The Calder quartet were very, very good.  We were punching above our weight in booking them, but got them on the basis of asking their agent to fit us in if they were ever booking a European tour and were left with a gap.  After some months we heard back that they were.  An American quartet touring Europe scarcely wants to fly home for just a few days, so being put up in a very nice house in a very pretty village in a scenic part of the world not too far from London, and playing to a highly appreciative albeit small by their usual standards audience must have been judged an acceptable alternative.  Carnegie Hall, Hollywood Bowl, Wigmore Hall, St Mary the Virgin in East Bergholt.  Apparently when they got there they liked the church so much they took to nipping over the road in odd moments just for the fun of playing in it.

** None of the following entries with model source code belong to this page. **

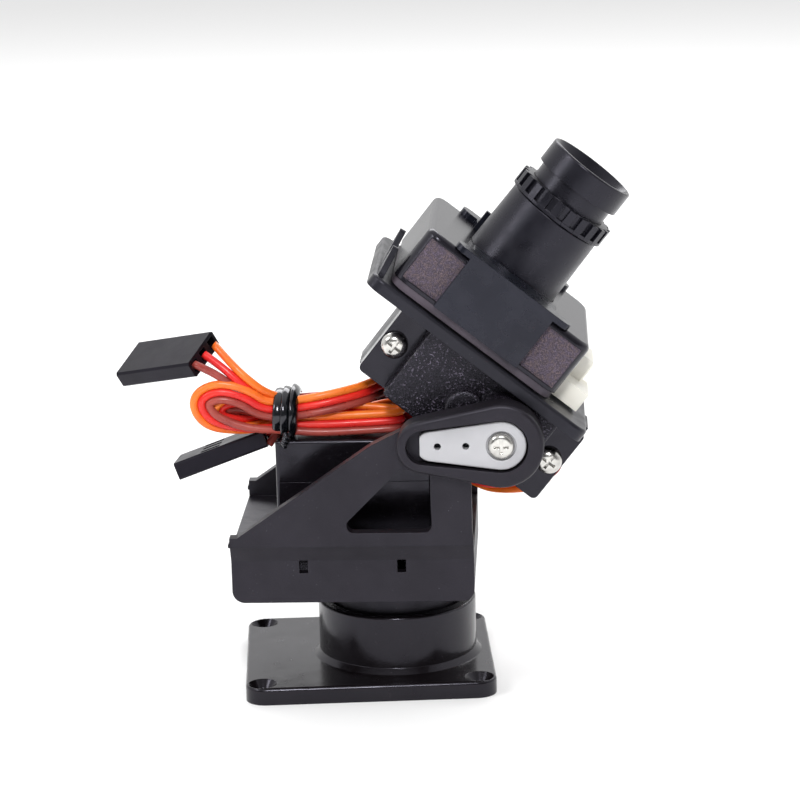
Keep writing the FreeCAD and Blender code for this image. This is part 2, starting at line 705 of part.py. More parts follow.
def far_half():
    half = yoke_half(1, FAR_INNER, FAR_OUTER)
    hub = rod_y(FAR_HUB_R, FAR_INNER, FAR_OUTER + FAR_HUB_OUT, TILT_AXIS_X, TILT_AXIS_Z)
    neck = tapered_slot(
        TILT_AXIS_X, TILT_AXIS_Z, FAR_HUB_R, STRUT_TOP[0] + 1, TILT_AXIS_Z - 0.5, 3.4, FAR_INNER, FAR_OUTER
    )
    half = joined(half, hub, neck)
    bore = rod_y(PIVOT_R + RUNNING_GAP, FAR_INNER - 1, FAR_OUTER + FAR_HUB_OUT + 1, TILT_AXIS_X, TILT_AXIS_Z)
    half = half.cut(bore)
    band_outer = FAR_OUTER - WALL_STEP
    for x, z in clamp_places():
        half = half.cut(rod_y(CLAMP_SCREW_R + SLIP_GAP, -1, band_outer + 1, x, z))
        half = half.cut(rod_y(CLAMP_HEAD_R + SLIP_GAP, band_outer - 1.5, band_outer + 1, x, z))
    return half


def clamp_screws():
    screw = pan_head_screw(CLAMP_HEAD_R, 1.3, CLAMP_SCREW_R - 0.1, 19.0)
    seat = FAR_OUTER - WALL_STEP - 1.5
    return group([laid(screw, vec(1, 0, 0), -90, vec(x, seat, z)) for x, z in clamp_places()])


def tilt_horn():
    """The single-armed horn, let into the near arm's outer face."""
    face = HORN_FACE - SLIP_GAP
    arm = tapered_slot(
        TILT_AXIS_X, TILT_AXIS_Z, HORN_HUB_R + 0.1, TILT_AXIS_X - HORN_REACH, TILT_AXIS_Z, HORN_TIP_R, face - HORN_THICK, face
    )
    arm = softened(arm, 0.25, wall_edges(arm, face - HORN_THICK))
    trimmed = box(-20, TILT_AXIS_X - HORN_REACH - HORN_TIP_R + 0.5, -30, 0, 0, 60)
    hub = rod_y(HORN_HUB_R, face - 0.2, NEAR_INNER - SLIP_GAP, TILT_AXIS_X, TILT_AXIS_Z)
    horn = joined(arm.cut(trimmed), hub)
    for x in HORN_HOLES:
        horn = horn.cut(rod_y(HORN_HOLE_R, -30, 0, TILT_AXIS_X + x, TILT_AXIS_Z))
    socket_foot = TILT_BOSS_END - SHAFT_OUT
    socket = rod_y(SHAFT_R, socket_foot, 0, TILT_AXIS_X, TILT_AXIS_Z)
    sink = rod_y(2.15, -30, HORN_SCREW_SEAT, TILT_AXIS_X, TILT_AXIS_Z)
    hole = rod_y(0.9, -30, 0, TILT_AXIS_X, TILT_AXIS_Z)
    return cut(horn, socket, sink, hole)


def tilt_horn_screw():
    return laid(horn_screw(), vec(1, 0, 0), 90, vec(TILT_AXIS_X, HORN_SCREW_SEAT, TILT_AXIS_Z))


# ---- head, in the head frame ----
def tilt_frame():
    """The plate under the camera, with the lugs behind the servo's tabs and the far pivot."""
    plate = rounded_box(
        PLATE_LEFT, PLATE_RIGHT, -PLATE_HALF_WIDTH, PLATE_HALF_WIDTH, PLATE_FOOT, PLATE_TOP, PLATE_CORNER_R
    )
    plate = softened(plate, 0.5, level_edges(plate, PLATE_TOP))
    case_left, case_right = SHAFT_FROM_END - CASE_LENGTH, SHAFT_FROM_END
    tab_left, tab_right = SERVO_MIDDLE - TAB_SPAN / 2, SERVO_MIDDLE + TAB_SPAN / 2
    tab_back = TILT_CASE_END - TAB_HEIGHT + RUNNING_GAP
    lug_foot = -CASE_WIDTH / 2 + 0.3
    lugs = [
        box(tab_left, case_left - SLIP_GAP, tab_back, tab_back + LUG_DEPTH, lug_foot, PLATE_FOOT + 0.5),
        box(case_right + SLIP_GAP, tab_right, tab_back, tab_back + LUG_DEPTH, lug_foot, PLATE_FOOT + 0.5),
    ]
    cradle_face = TILT_CASE_END + SLIP_GAP
    cradle = joined(
        box(case_left, 0, cradle_face, cradle_face + CRADLE_WALL, -FAR_HUB_R + 0.4, PLATE_FOOT + 0.5),
        rod_y(FAR_HUB_R, cradle_face, cradle_face + CRADLE_WALL, 0, 0),
        box(0, FAR_HUB_R, cradle_face, cradle_face + CRADLE_WALL, 0, PLATE_FOOT + 0.5),
    )
    pin = rod_y(PIVOT_R, cradle_face, FAR_OUTER + FAR_HUB_OUT + SLIP_GAP, 0, 0)
    frame = joined(plate, *lugs, cradle, pin)
    for y, rise in LEAVES:
        leaf = tapered_slot(0, 0, LEAF_ROOT_R, 0, rise - LEAF_TIP_R, LEAF_TIP_R, 0, LEAF_THICK)
        leaf = laid(leaf, vec(0, 0, 1), 90, vec(0, 0, 0))
        leaf = laid(leaf, vec(0, 1, 0), LEAF_TILT, vec(PLATE_LEFT + LEAF_THICK + 0.6, y, PLATE_TOP))
        frame = joined(frame, leaf.common(box(-60, 60, -30, 30, PLATE_FOOT, 60)))
    for side in (-1, 1):
        x = SERVO_MIDDLE + side * TAB_HOLE_GAP / 2
        frame = frame.cut(rod_y(TAB_SCREW_R, tab_back - 1, tab_back + 5.5, x, 0))
    return frame.cut(rod_y(0.8, FAR_INNER - 1, FAR_OUTER + 5, 0, 0))


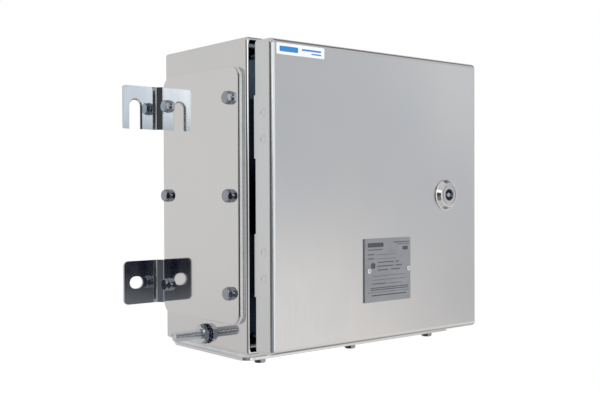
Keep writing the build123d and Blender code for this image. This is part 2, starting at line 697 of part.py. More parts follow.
# ---------------------------------------------------------------- mounting plate
def mounting_studs():
    """Spacers welded to the back of the body, each with a threaded end."""
    stud = peg(6.0, BACK - MOUNT_Y) + peg(M6 / 2, BACK - MOUNT_FRONT_Y + NUT_T + 3)
    return group([toward_front(x, BACK, z) * stud for x, z in MOUNT_FIXINGS])


def mounting_plate():
    plate = block(-MOUNT_HALF_W, MOUNT_HALF_W, MOUNT_FRONT_Y, MOUNT_Y, MOUNT_Z0, MOUNT_Z1)
    plate = fillet(plate.edges().filter_by(Axis.Y), 6.0)
    tapped = [(x, RAIL_Z) for x in RAIL_SCREW_X] + [(EARTH_BAR_X, z) for z in EARTH_POST_Z]
    tapped += SWITCH_SCREWS
    plate = drilled(plate, [toward_front(x, MOUNT_Y, z) for x, z in MOUNT_FIXINGS])
    for x, z in tapped:
        plate -= toward_front(x, MOUNT_Y, z) * peg(M5 / 2, MOUNT_T)
    return plate


def m6_nuts():
    """All the plain nuts: behind the gland plates, behind the lugs and on the mounting plate."""
    nut = hex_nut(M6, NUT_FLATS, NUT_T)
    nuts = []
    for stack, places in ((SIDE_STACK, side_bolt_places()), (BASE_STACK, base_bolt_places())):
        nuts += [place * Pos(0, 0, -stack - SHEET - NUT_T) * nut for place in places]
    nuts += [toward_wall(x, LUG_T, z) * nut for x, z in lug_screw_places()]
    nuts += [toward_front(x, MOUNT_FRONT_Y, z) * nut for x, z in MOUNT_FIXINGS]
    return group(nuts)


# ---------------------------------------------------------------- terminal rail
def din_rail():
    """Top-hat rail."""
    x0, x1 = -RAIL_HALF_L, RAIL_HALF_L
    web, edge = RAIL_WEB_H / 2, RAIL_H / 2
    rail = block(x0, x1, MOUNT_FRONT_Y - RAIL_T, MOUNT_FRONT_Y, RAIL_Z - web, RAIL_Z + web)
    for side in (-1, 1):
        foot, inner = RAIL_Z + side * web, RAIL_Z + side * (web - RAIL_T)
        rail += block(x0, x1, RAIL_FRONT_Y, MOUNT_FRONT_Y, inner, foot)
        rail += block(x0, x1, RAIL_FRONT_Y, RAIL_FRONT_Y + RAIL_T, inner, RAIL_Z + side * edge)
    for x in RAIL_SCREW_X:
        rail -= toward_front(x, MOUNT_FRONT_Y, RAIL_Z) * peg(M5 / 2 + 0.2, RAIL_T)
    return rail


def plate_screws():
    """Cheese head screws that hold the rail and the switch to the mounting plate."""
    screws = []
    for x in RAIL_SCREW_X:
        depth = RAIL_T + MOUNT_T + 1.5
        screws.append(toward_front(x, MOUNT_FRONT_Y - RAIL_T, RAIL_Z) * slotted_screw(M5, depth))
    for x, z in SWITCH_SCREWS:
        depth = MOUNT_FRONT_Y - SWITCH_BASE_Y + MOUNT_T + 1.0
        screws.append(toward_front(x, SWITCH_BASE_Y, z) * slotted_screw(M5, depth))
    return group(screws)


def terminal_block(x0):
    """A screw terminal: two wire funnels at its shoulders and two screw wells in its front."""
    front = RAIL_FRONT_Y - 36.0
    shoulder = RAIL_FRONT_Y - 24.0
    half, half_front = 22.0, 13.0
    outline = Polyline(
        (RAIL_FRONT_Y, RAIL_Z - half), (shoulder, RAIL_Z - half), (front, RAIL_Z - half_front),
        (front, RAIL_Z + half_front), (shoulder, RAIL_Z + half), (RAIL_FRONT_Y, RAIL_Z + half), close=True)
    body = Pos(x0, 0, 0) * extrude(Plane.YZ * make_face(outline), TERMINAL_W)
    middle, bore_r = x0 + TERMINAL_W / 2, 1.9
    for side in (-1, 1):
        z_well, z_funnel = RAIL_Z + side * 9, (RAIL_Z + side * 16, RAIL_Z + side * 23)
        body -= toward_front(middle, front + 8, z_well) * peg(bore_r, 10)
        body -= block(middle - bore_r, middle + bore_r, shoulder - 1.5, shoulder + 5.5, *z_funnel)
    return body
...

I did not expect to enjoy the opening Debussy, since I don't generally get on with Debussy.  As an escaped folkie I usually find his washes of musical colour rather dull, but I found his string quartet in G minor as played by the Calder really exciting, and was not the only one since another member remarked afterwards that she'd enjoyed the Debussy though she hadn't expected to.  The variations by a famous living Swedish composer that I hadn't heard of were about as hard work as I'd have expected them to be, but that was my fault for being an uneducated middlebrow and not the Swedish composer's or the Calder's.  The concluding Beethoven was marvellous.  I'm afraid us uneducated middlebrows like Beethoven, that's just how it is.

The AGM was mercifully brief and my notes should not take too long to write up in the morning.